If your heater turns off after running for a while and then works again once it cools down, blocked airflow or dust buildup is almost certainly the issue.
How to Clean Your Heater
Unplug the heater, let it cool completely, and vacuum the intake and exhaust vents using a brush attachment to reach inside the grille. You can also use a can of compressed air to blow dust out of the interior. Don’t take the heater apart. If dust buildup is a recurring problem (especially in homes with pets), placing a thin mesh or hair net over the rear filter can help catch debris before it gets inside. Cleaning every few weeks during heavy use keeps the thermal sensors from falsely triggering.
The Tip-Over Switch
Most portable heaters also have a tip-over switch that cuts power the moment the unit isn’t sitting upright. There are two common designs. Ball-type switches use a small metal ball resting against a contact point; if the heater tilts, the ball rolls away and the circuit breaks. Pendulum-type switches use a weighted plumb bob that shifts with gravity when the heater leans past a certain angle, typically 15 to 30 degrees.

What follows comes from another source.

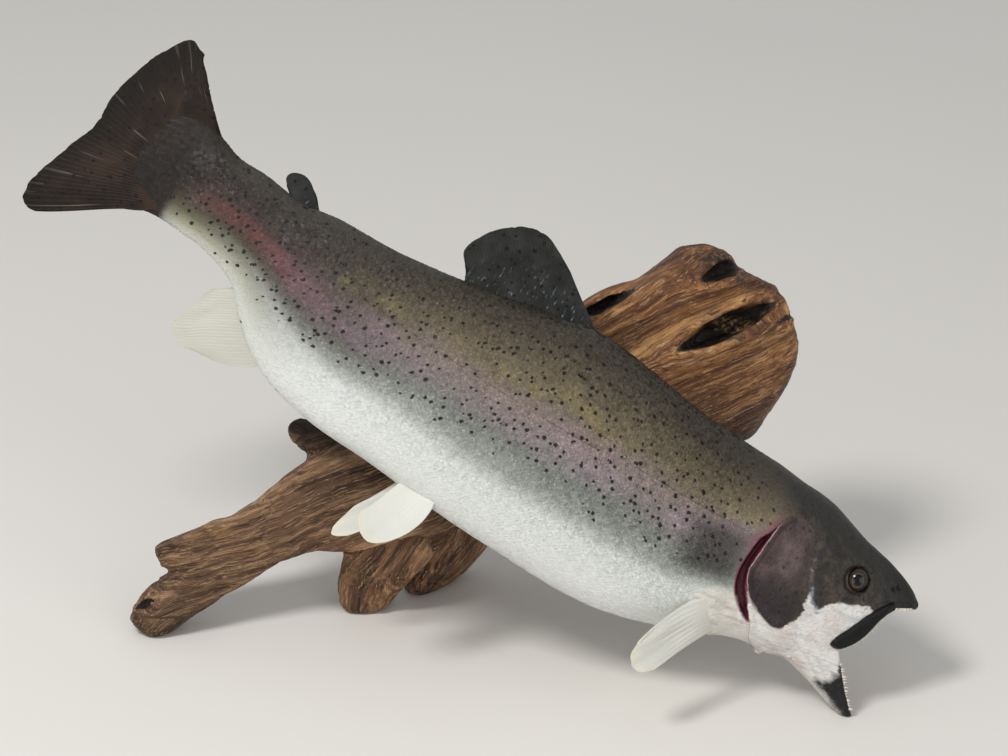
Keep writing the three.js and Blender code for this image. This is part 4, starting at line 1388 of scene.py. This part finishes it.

These switches can be surprisingly sensitive. An uneven floor, a thick carpet, or even a slight wobble can trick the sensor into thinking the heater has tipped over. If your heater shuts off immediately or intermittently without getting hot first, try placing it on a flat, hard surface. A thin board or piece of plywood on top of carpet can make the difference.

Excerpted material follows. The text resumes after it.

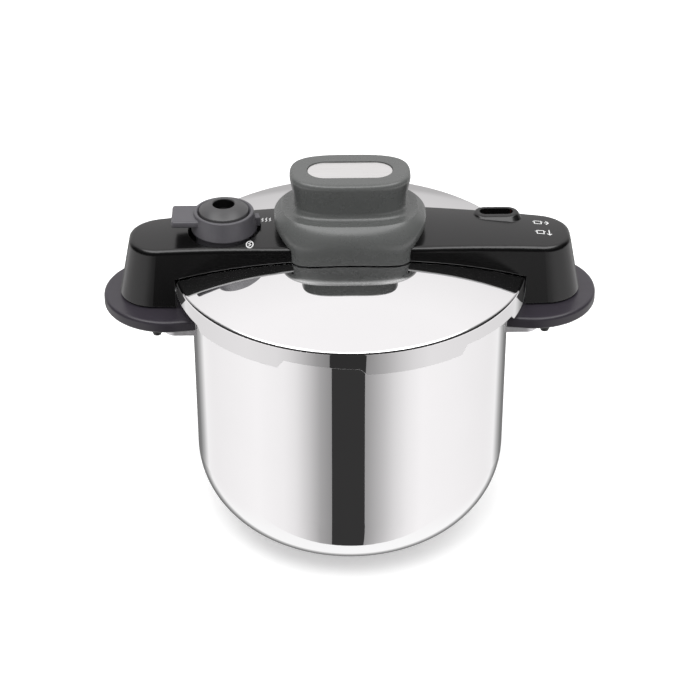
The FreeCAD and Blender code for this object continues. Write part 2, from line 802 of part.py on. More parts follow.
def make_bridge_tray():
    """Tray that closes the underside of the bar and sits over the lid."""
    gap, thick, fit = num("bar_lid_gap"), num("tray_thick"), num("tray_fit")
    low, wall = num("bar_low"), num("bar_wall")
    inner = bar_solid(wall + fit)
    lid_space = under_dome(gap, low - 1, lid_radius + gap)
    over_lid = inner.common(under_dome(gap + thick, low - 1, lid_radius + gap + thick))
    feet = inner.common(block(-200, 200, -60, 60, low, low + thick))
    tray = over_lid.fuse(feet).cut(lid_space)
    holes = [(x, 0.0, STUD_HOLE_RADIUS) for x in STUD_PLACES]
    holes += [(0.0, 0.0, KNOB_STUD_HOLE_RADIUS), (num("valve_x"), 0.0, DUCT_ROOM_RADIUS),
              (num("indicator_x"), num("indicator_y"), INDICATOR_ROOM_RADIUS),
              (num("safety_x"), num("safety_y"), SAFETY_ROOM_RADIUS)]
    for x, y, radius in holes:
        tray = tray.cut(cylinder(radius, UNDER_BAR, ABOVE_BAR, x, y))
    feature_part("bridge_tray", largest_solid(tray.removeSplitter()))


def make_bridge_fixings():
    """Studs welded to the lid, and the nuts that hold the bar down on them."""
    nut_high, thread_over_nut = 4.0, 1.0
    studs = []
    nuts = []
    for x in STUD_PLACES:
        seat = arch_height(x) + SEAT_GAP
        nut_top = seat + nut_high
        shank = cylinder(STUD_RADIUS, dome_height(abs(x)) - 2, nut_top + thread_over_nut, x)
        studs.append(shank.cut(under_dome(0.0, 180, lid_radius)))
        bore = cylinder(STUD_RADIUS + 0.05, UNDER_BAR, nut_top + 1, x)
        nuts.append(hexagon(8.0, seat, nut_top, x).cut(bore))
    feature_part("lid_studs", Part.makeCompound(studs))
    feature_part("bridge_nuts", Part.makeCompound(nuts))


# ----------------------------------------------------------------------------
# Knob
# ----------------------------------------------------------------------------
INSERT_TOP = 257.5
INSERT_RADIUS = 5.5
NUT_ROOM_HALF_LENGTH = 43.0
NUT_ROOM_HALF_WIDTH = 9.0
NUT_ROOM_TOP = 241.0


def knob_apron():
    """Wide skirt of the knob: upright sides astride the bar, then a flare and a shoulder."""
    crest = num("knob_apron_crest")
    sections = [
        (214.0, 43.6, 38.8, 5.5),
        (222.0, 43.8, 39.2, 5.2),
        (229.0, 45.4, 39.7, 4.4),
        (236.0, 50.4, 40.2, 3.2),
        (240.5, 52.6, 39.2, 2.7),
        (244.8, 50.6, 36.4, 2.7),
        (crest, 46.6, 32.4, 2.8),
    ]
    return Part.makeLoft([superellipse(half_x, half_y, power, level)
                          for level, half_x, half_y, power in sections], True, False)


def knob_grip():
    """Upright grip, a little wider at its rounded rim than at its neck."""
    top, crest = num("knob_top"), num("knob_apron_crest")
    half_x, half_y = num("knob_grip_half_length"), num("knob_grip_half_width")
    sections = [
        (crest - 4, half_x - 4.0, half_y - 2.8, 3.0),
        (crest + 7, half_x - 3.6, half_y - 2.5, 3.0),
        (top - 6, half_x - 0.9, half_y - 0.6, 3.0),
        (top, half_x, half_y, 3.0),
    ]
    grip = Part.makeLoft([superellipse(wide, deep, power, level)
                          for level, wide, deep, power in sections], True, False)
    rim = [edge for edge in grip.Edges if abs(edge.CenterOfMass.z - top) < 0.05]
    return grip.makeFillet(3.4, rim)


def make_knob():
    top, crest = num("knob_top"), num("knob_apron_crest")
    knob = knob_apron().fuse(knob_grip())
    neck = [edge for edge in knob.Edges
            if abs(edge.CenterOfMass.z - crest) < 0.3
            and edge.BoundBox.YMax < num("knob_grip_half_width") + 2]
    knob = knob.makeFillet(4.4, neck)
    knob = knob.cut(bar_solid(-num("knob_gap")))
    knob = knob.cut(under_dome(num("bar_lid_gap"), 180, lid_radius))
    inlay_half, inlay_radius = num("knob_inlay_half_length"), num("knob_inlay_radius")
    floor = num("knob_inlay_top") - num("knob_inlay_thick")
    knob = knob.cut(stadium(inlay_half + 0.2, inlay_radius + 0.2, floor, top + 5))
    knob = knob.cut(block(-NUT_ROOM_HALF_LENGTH, NUT_ROOM_HALF_LENGTH, -NUT_ROOM_HALF_WIDTH,
                          NUT_ROOM_HALF_WIDTH, 220, NUT_ROOM_TOP))
    knob = knob.cut(cylinder(INSERT_RADIUS + 0.1, 220, INSERT_TOP + 0.5))
    feature_part("knob_body", largest_solid(knob.removeSplitter()))
    inlay = stadium(inlay_half, inlay_radius, floor, num("knob_inlay_top"))
    inlay_rim = [edge for edge in inlay.Edges
                 if edge.BoundBox.ZMin > num("knob_inlay_top") - 0.01]
    feature_part("knob_inlay", inlay.makeFillet(0.4, inlay_rim))
    stud_top = INSERT_TOP - 1.5
    stud = cylinder(KNOB_STUD_RADIUS, apex - 2, stud_top).cut(under_dome(0.0, 180, lid_radius))
    feature_part("knob_stud", stud)
    thread = cylinder(KNOB_STUD_RADIUS + 0.05, 230, stud_top + 0.5)
    feature_part("knob_insert", cylinder(INSERT_RADIUS, NUT_ROOM_TOP, INSERT_TOP).cut(thread))


# ----------------------------------------------------------------------------
# Operating valve on the left of the bar
# ----------------------------------------------------------------------------
def make_valve_ring():
    """Turning collar with a lever tab on one side and a pointer on the other."""
    low, top, bore = num("valve_low"), num("valve_ring_top"), num("valve_ring_bore")
    wide, narrow, skirt_low = (num("valve_ring_radius"), num("valve_ring_top_radius"),
                               num("valve_skirt_low"))
    neck = cylinder(num("valve_neck_radius"), low, skirt_low + 1)
    skirt = Part.makeCone(wide, narrow, top - skirt_low, Vector(0, 0, skirt_low), UP)
    crown = [edge for edge in skirt.Edges if edge.BoundBox.ZMin > top - 0.01]
    hem = [edge for edge in skirt.Edges if edge.BoundBox.ZMax < skirt_low + 0.01]
    skirt = skirt.makeFillet(1.2, crown + hem)
    half, reach, root = num("lever_width") / 2, num("lever_reach"), 12.0
    lever = block(-reach, -root, -half, half, num("lever_low"), num("lever_high"))
    corners = [edge for edge in lever.Edges
               if edge.BoundBox.XMax < -reach + 0.01 or edge.BoundBox.YLength < 0.01]
    corners = [edge for edge in corners if edge.BoundBox.XMin < -root - 0.01]
    lever = lever.makeFillet(1.9, corners)
    pointer = block(root, num("pointer_reach"), -3.4, 3.4, num("pointer_low"), num("pointer_high"))
    pointer.rotate(Vector(), UP, num("pointer_angle"))
    ring = neck.multiFuse([skirt, lever, pointer]).removeSplitter()
    ring = ring.cut(cylinder(bore, low - 1, top + 1))
    bevel_high = 1.8
    ring = ring.cut(Part.makeCone(bore, bore + 1.5, bevel_high,
                                  Vector(0, 0, top - bevel_high + 0.1), UP))
    feature_part("valve_ring", ring, Placement(Vector(num("valve_x"), 0, 0), Rotation()))


def make_operating_valve():
    x = dim("valve_x")
    make_valve_ring()
    low, cap, hole = dim("valve_low") + 0.4, dim("valve_cap_radius"), dim("valve_hole_radius")
    top, chamber = dim("valve_cap_top"), dim("valve_chamber")
    ceiling, throat, duct = top - 10, dim("valve_throat"), dim("duct_radius")
    turned_part("valve_cap", [
        (chamber, low),
        (cap, low),
        (cap, top - 4.6),
        (hole + 1.0, top, 28),
        (hole, top - 1.0, 1.0),
        (hole - 1.2, top - 7),
        (throat, top - 7),
        (throat, ceiling),
        (chamber, ceiling),
    ], x)
    flange = 8.2
    flange_high = dome_height(num("valve_x") - flange, -num("lid_wall")) - 0.3
    duct_top = dim("duct_top")
    turned_part("steam_duct", [
        (2, flange_high - 3),
        (flange, flange_high - 3),
        (flange, flange_high),
        (duct, flange_high),
        (duct, duct_top - 1),
        (2.8, duct_top),
        (2, duct_top),
    ], x)
    duct_bore = duct.value + 0.05
    ring_gasket("steam_duct_gasket", flange - 0.2, duct_bore, flange_high, x.value, 0.0)
    lock_nut("steam_duct_nut", 13.0, duct_bore, 3.2, x.value, 0.0)
    seat, rod_top = duct_top + 0.3, top - 14.5
    turned_part("valve_needle", [
        (0, duct_top - 1.4),
        (1.2, duct_top - 1.4),
        (1.7, seat),
        (5.2, seat),
        (5.2, seat + 3.7),
        (2.0, seat + 3.7),
        (2.0, rod_top),
        (0, rod_top),
    ], x)
    turned_part("valve_spring", [
        (2.5, seat + 4),
        (4.2, seat + 4),
        (4.2, ceiling - 0.3),
        (2.5, ceiling - 0.3),
    ], x)


def ring_gasket(label, outer, inner, low, x, y):
    """Soft washer pressed to the curve of the lid's underside."""
    distance = math.hypot(x, y)
    tall = cylinder(outer, low, dome_height(distance) + 6, x, y)
    gasket = tall.cut(cylinder(inner, low - 1, 300, x, y))
    gasket = gasket.common(under_dome(-num("lid_wall") - 0.02, 180, lid_radius))
    feature_part(label, largest_solid(gasket))


def lock_nut(label, flats, bore, thick, x, y):
    """Hexagon nut seated on the outside of the lid."""
    corner = flats / math.sqrt(3)
    seat = dome_height(math.hypot(x, y) - corner) + 0.05
    nut = hexagon(flats, seat, seat + thick, x, y).cut(cylinder(bore, 200, 300, x, y))
    feature_part(label, nut)


# ----------------------------------------------------------------------------
# Pressure indicator and safety valve
# ----------------------------------------------------------------------------
FLANGE_SEAT = 0.3
SLIDING_FIT = 0.08
PRESSED_FIT = 0.05


def make_indicator():
    """Guide through the lid, and the pin that pressure pushes up into the window."""
    x, y, bore = dim("indicator_x"), dim("indicator_y"), dim("indicator_bore")
    distance = math.hypot(x.value, y.value)
    flange, hole = num("indicator_flange_radius"), num("indicator_hole_radius")
    neck = hole - 0.1
    high = dome_height(distance + flange, -num("lid_wall")) - FLANGE_SEAT
    low, guide_top = high - 1.8, high + 6.4
    turned_part("indicator_guide", [
        (bore, low), (flange, low), (flange, high), (neck, high),
        (neck, guide_top), (bore, guide_top)], x, y)
    ring_gasket("indicator_gasket", flange - 0.1, neck + PRESSED_FIT, high, x.value, y.value)
    stop = Dim.of(low) - dim("indicator_travel") - FLANGE_SEAT
    pin, groove_low = bore - SLIDING_FIT, stop - 1.5
    shoulder, neck_top, tip = high + 7.4, high + 13.2, high + 14.0
    turned_part("indicator_pin", [
        (0, groove_low - 1.5), (4.0, groove_low - 1.5), (4.0, groove_low), (pin, groove_low),
        (pin, shoulder), (3.3, shoulder), (3.3, neck_top), (2.5, tip, 0.8), (0, tip)], x, y)
    seal_low, seal_inner = groove_low + PRESSED_FIT, pin + PRESSED_FIT
    turned_part("indicator_seal", [
        (seal_inner, seal_low), (4.4, seal_low), (4.4, stop), (seal_inner, stop)], x, y)


def make_safety_valve():
    """Spring-loaded plunger in a threaded body, with its nut on top of the lid."""
    x, y, bore = dim("safety_x"), dim("safety_y"), dim("safety_bore")
    distance = math.hypot(x.value, y.value)
    flange, neck = num("safety_flange_radius"), num("safety_hole_radius") - 0.1
    inlet, vent, cap_low, cap_high = 1.5, 1.2, 222.4, 223.6
    high = dome_height(distance + flange, -num("lid_wall")) - FLANGE_SEAT
    low = high - 3
    chamber = low + 1.4
    turned_part("safety_valve_body", [
        (inlet, low), (flange, low), (flange, high), (neck, high), (neck, cap_high),
        (vent, cap_high), (vent, cap_low), (bore, cap_low), (bore, chamber), (inlet, chamber)],
        x, y)
    thread = neck + PRESSED_FIT
    ring_gasket("safety_valve_gasket", flange - 0.2, thread, high, x.value, y.value)
    lock_nut("safety_valve_nut", 12.4, thread, 2.4, x.value, y.value)
    seat = chamber + 0.1
    head, stem_top, stem = seat + 3, seat + 6, 1.4
    plunger = bore - SLIDING_FIT
    turned_part("safety_plunger", [
        (0, seat), (plunger, seat), (plunger, head), (stem, head), (stem, stem_top),
        (0, stem_top)], x, y)
    coil_inner, coil_outer, coil_low, coil_high = 1.7, 2.9, head + 0.2, cap_low - 0.2
    turned_part("safety_spring", [
        (coil_inner, coil_low), (coil_outer, coil_low), (coil_outer, coil_high),
        (coil_inner, coil_high)], x, y)


make_pot_vessel()
make_base()
make_pot_handles()
make_lid_seal()
make_lid_shell()
make_bridge_cover()
make_bridge_tray()
make_bridge_fixings()
make_knob()
make_operating_valve()
make_indicator()
make_safety_valve()

# ----------------------------------------------------------------------------
# Check every object, then write one STEP file for each sub-part
# ----------------------------------------------------------------------------
doc.recompute()
for item in doc.Objects:
    broken = [state for state in item.State if state in ("Invalid", "Error")]
    if broken:
        raise RuntimeError(f"{item.Label} is {broken}")

os.makedirs("parts", exist_ok=True)
for item in SUBPARTS:
    shape = item.Shape
    if shape.isNull() or not shape.isValid() or not shape.Solids:
        raise RuntimeError(f"{item.Label} has no valid solid")
    box = shape.BoundBox
    print(f"{item.Label:24s} solids {len(shape.Solids)} volume {shape.Volume:10.1f} "
          f"x {box.XMin:7.1f} {box.XMax:7.1f} y {box.YMin:7.1f} {box.YMax:7.1f} "
          f"z {box.ZMin:6.1f} {box.ZMax:6.1f}")
    shape.exportStep(f"parts/{item.Label}.step")
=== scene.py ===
# Looks of the bayonet pressure cooker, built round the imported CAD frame. Lengths are in metres.
import json
import math

import bmesh
import bpy
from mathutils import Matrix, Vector
from mathutils.bvhtree import BVHTree


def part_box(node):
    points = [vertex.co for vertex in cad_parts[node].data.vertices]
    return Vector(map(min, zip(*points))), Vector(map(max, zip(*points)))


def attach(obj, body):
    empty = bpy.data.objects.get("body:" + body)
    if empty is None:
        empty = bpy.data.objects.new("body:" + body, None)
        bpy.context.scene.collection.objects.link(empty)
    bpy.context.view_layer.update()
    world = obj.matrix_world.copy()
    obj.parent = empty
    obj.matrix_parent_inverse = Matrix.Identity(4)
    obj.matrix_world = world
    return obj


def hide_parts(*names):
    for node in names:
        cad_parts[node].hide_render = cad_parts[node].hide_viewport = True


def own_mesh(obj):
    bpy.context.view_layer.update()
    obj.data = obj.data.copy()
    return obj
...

Your Electrical Circuit May Be Overloaded
A standard space heater running at 1,500 watts draws about 12.5 amps on a 120-volt circuit. That’s a heavy load. A typical household circuit is rated for 15 or 20 amps total, and that rating covers everything plugged into outlets on that circuit, not just the heater. If you’re running a heater alongside a TV, a lamp, or a computer on the same circuit, you can easily exceed the limit. When that happens, the circuit breaker trips and everything on that circuit goes dead.
The tell: your heater turns off and so does something else in the room (or a nearby room). Check your breaker panel. If a breaker has flipped, you’ve confirmed the problem. The fix is to plug the heater into an outlet on a different circuit, or unplug other devices sharing the same one. Even two 1,500-watt heaters on a 20-amp circuit will trip the breaker within a minute, since they draw a combined 25 amps.

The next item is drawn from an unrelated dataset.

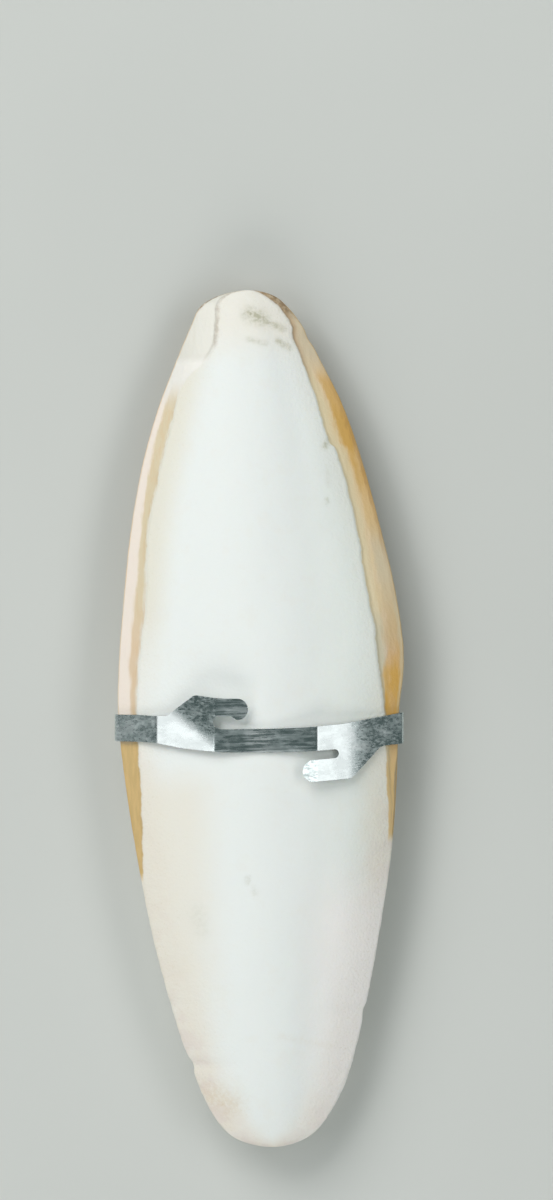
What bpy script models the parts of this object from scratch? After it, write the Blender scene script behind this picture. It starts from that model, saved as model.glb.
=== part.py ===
"""Cuttlebone lying on its belly, with the stamped metal holder that grips it across the back.

Metres, +Z up. The bone's long axis runs along Y, its rear end is at +Y, and its hard back faces +Z.
Distances along and across the bone are given in millimetres and turned into metres by MM.
"""

import math

import bmesh
import bpy
from mathutils import Matrix, Vector, noise

MM = 0.001

# Bone, driving sizes in millimetres
HALF_LENGTH = 106.0
RIM_THICKNESS = 0.8
RIM_ROUNDING = 0.25
BACK_ARCH_POWER = 2.15
BELLY_ARCH_POWER = 2.4
LEDGE_DROP = 0.55
LEDGE_SHARE = 0.2
FULL_LEDGE_MARGIN = 3.0
MEDIAN_RIB = 0.35
MEDIAN_RIB_WIDTH = 7.0
SIDE_FURROW = 0.3
SIDE_FURROW_AT = 0.45
SWELL = 0.22
SWELL_ACROSS = 13.0
SWELL_ALONG = 21.0

# Belly features in millimetres
FLANGE_THICKNESS = 0.9
CHAMBER_EDGE = -30.0
CHAMBER_EDGE_BOW = 34.0
CHAMBER_STEP = 0.5
CHAMBER_STEP_LENGTH = 3.0
GROOVE_DEPTH = 0.9
GROOVE_WIDTH = 4.0
GROOVE_FROM, GROOVE_TO = 12.0, 84.0
LEFT_HORN_FROM, RIGHT_HORN_FROM = -37.5, -29.5
CONE_RIDGE = 0.9
CONE_RIDGE_FROM, CONE_RIDGE_FULL = 25.0, 75.0

# Mesh density
ROWS = 76
END_STRETCH = 0.4
BACK_COLUMNS = 18
MARGIN_SHARES = (0.2, 0.6, 1.0)
BELLY_COLUMNS = 18
FLANGE_SHARES = (0.14, 0.55, 1.0)

# Holder, sizes in millimetres: x is the place across the bone, y across the strip
SHEET = 0.5
CLEARANCE = 0.3
HOLDER_Y = -5.0
HOLDER_TURN = math.radians(-1.8)
HOLDER_BOW = 2.7
LEFT_BOW_FROM, LEFT_BOW_TO = 8.0, 30.0
HOOK_CENTRE_X = 3.8
LEFT_CREASES = (-11.4, -25.6, -31.0)
RIGHT_CREASES = (13.6, 23.4, 30.8)
STAND_OFF = 0.9
BAND_HALF_MIDDLE = 3.0
BAND_HALF_END = 3.8
SIDE_FROM, END_FROM = 24.0, 30.0
FINGER_ROUNDING = 2.2
BEND_LINE = 3.9

# Fingers and their slots, with x counted from the middle of the holder
LEFT_FINGER = {
    "tip": 7.2, "inner": 4.9, "outer": 10.2, "neck": 21.4, "foot": 26.8, "half_side": 3.5,
    "half_end": 3.3, "slot_end": 15.6, "slot_from": 2.6, "slot_height": 3.3,
}
RIGHT_FINGER = {
    "tip": 6.5, "inner": 5.2, "outer": 10.5, "neck": 19.6, "foot": 25.2, "half_side": 3.6,
    "half_end": 3.8, "slot_end": 15.1, "slot_from": 3.0, "slot_height": 2.2,
}

# The left finger is bent up along a slanting line that crosses the band
SLANT = math.radians(32.5)
SLANT_FOOT, SLANT_BLEND, SLANT_FADE = -3.2, 4.0, 9.0
SLANT_RISE = 0.28

# Ends that curl round the bone's rim
CURL_BEYOND_RIM = 0.22
CURL_RADIUS = 1.15
CURL_TURN = math.radians(170)
CLAW_LENGTH = 3.3
CLAW_TIP_HALF = 1.5


class Curve:
    """Smooth line through stations of (distance along the bone, value).

    It is eased by the angle that the distance has on a circle, so that round ends stay round.
    """

    def __init__(self, *stations):
        self.at = [self.angle(y) for y, _ in stations]
        self.value = [value for _, value in stations]
        last = len(stations) - 1
        self.slope = []
        for i in range(len(stations)):
            before, after = max(i - 1, 0), min(i + 1, last)
            rise = self.value[after] - self.value[before]
            self.slope.append(rise / (self.at[after] - self.at[before]))

    @staticmethod
    def angle(y):
        return math.acos(max(-1.0, min(1.0, -y / HALF_LENGTH)))

    def __call__(self, y):
        angle = self.angle(y)
        i = 0
        while i < len(self.at) - 2 and angle > self.at[i + 1]:
            i += 1
        gap = self.at[i + 1] - self.at[i]
        t = max(0.0, min(1.0, (angle - self.at[i]) / gap))
        start = self.value[i] * (1 + 2 * t) * (1 - t) ** 2
        end = self.value[i + 1] * t * t * (3 - 2 * t)
        leave = self.slope[i] * gap * t * (1 - t) ** 2
        arrive = self.slope[i + 1] * gap * t * t * (t - 1)
        return start + end + leave + arrive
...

Extension Cords and Power Strips
Plugging a space heater into an extension cord or power strip is one of the fastest ways to cause shutoffs, and it’s genuinely dangerous. Most extension cords and power strips use thinner wire than your home’s wall wiring. When 12.5 amps flows through undersized wire, the cord loses voltage along its length. This voltage drop can cause the heater to underperform, overheat its own components, or cycle on and off erratically. Worse, the cord itself can overheat and melt.
Always plug a space heater directly into a wall outlet. If the cord won’t reach, move the heater rather than adding an extension cord.
A Failing Thermostat or Timer
If your heater has a built-in thermostat, it’s designed to cycle the unit off once the room reaches the set temperature, then back on when the air cools. This is normal behavior, not a malfunction. But if the thermostat sensor is dirty, positioned near a heat source (like a sunny window or a vent), or simply aging, it can misread the room temperature and shut the heater off too early. Try turning the thermostat to its highest setting. If the heater stays on, the thermostat is the issue, and it was simply reaching its target temperature faster than you expected.
Some heaters also have a timer function that’s easy to activate accidentally. Check whether a timer mode is engaged, especially if the heater turns off at consistent intervals.
When the Heater Itself Is Failing
If you’ve cleaned the unit, placed it on a flat surface, plugged it directly into a wall outlet on an unloaded circuit, and it still shuts off repeatedly, the heater’s internal wiring or safety components may be worn out. Thermal fuses can degrade over time, tripping at lower temperatures than they should. Loose internal connections can create intermittent contact that mimics a safety shutoff. At that point, replacement is safer and more cost-effective than repair. Space heaters are not designed to be user-serviceable, and opening the housing to troubleshoot electrical components introduces real fire and shock risk.